Reforming exclusionary zoning is a clear win for housing affordability, but it’s extremely politically difficult. Some have argued that inclusionary zoning reduces opposition to new construction because neighbors support affordable housing, if not market-rate housing. This theory is not borne out in any empirical findings. While not all empirical studies of inclusionary zoning find that it reduces housing supply, none find that it increases it.

Conclusion

Inclusionary zoning, a policy intended to address the problem of households struggling to afford housing, may actually increase house prices generally. No studies of its effects indicate that it increases housing supply or contributes to broadly lower prices. It benefits a small portion of low- and moderate-income households rather than targeting aid at the households that need it most.

Serious improvement to housing affordability requires substantial land use policy reform that will allow significantly more housing construction, including low-cost housing typologies. Under land-use policy that allows new housing to be built in response to increasing demand, inclusionary zoning would be a clear tax on construction because density bonuses wouldn’t provide an offset to developers.
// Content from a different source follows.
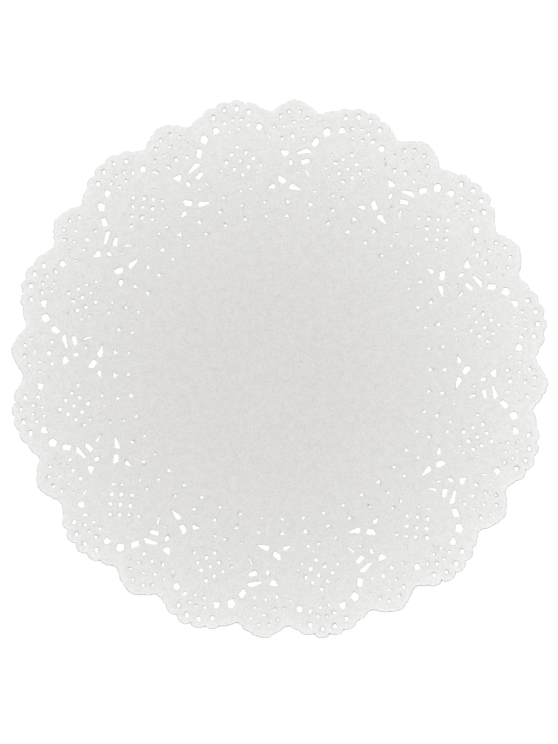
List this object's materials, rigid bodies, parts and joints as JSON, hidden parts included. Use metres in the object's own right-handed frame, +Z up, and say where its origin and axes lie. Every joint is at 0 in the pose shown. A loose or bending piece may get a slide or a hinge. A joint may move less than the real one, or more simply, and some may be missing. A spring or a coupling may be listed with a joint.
{
  "type": "round paper lace doily",
  "caption": "Round white paper lace doily lying flat: scalloped rim, a wide band of die-cut holes and a plain middle.",
  "frame": {"origin": "the middle of the sheet's underside, on the surface that it lies on", "axes": "+Z up out of the sheet, +Y the doily's top as the picture shows it, +X to its right"},
  "size_m": [0.266, 0.268, 0.001],
  "materials": {
    "paper": "matt uncoated white lace paper with a faint fibre mottle, warm in the middle and cooler at the rim"
  },
  "bodies": {
    "root": {"doily": "paper"}
  },
  "joints": []
}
Even under vastly liberalized housing policy, some households will struggle to afford shelter. But taxing housing construction with the goal of creating more abundant housing for people of relatively low income levels doesn’t make sense. Rather than using inclusionary zoning to appear as if they’re pursuing housing affordability, policymakers who are actually concerned about affordability should reform exclusionary zoning and provide targeted support to those households that need it.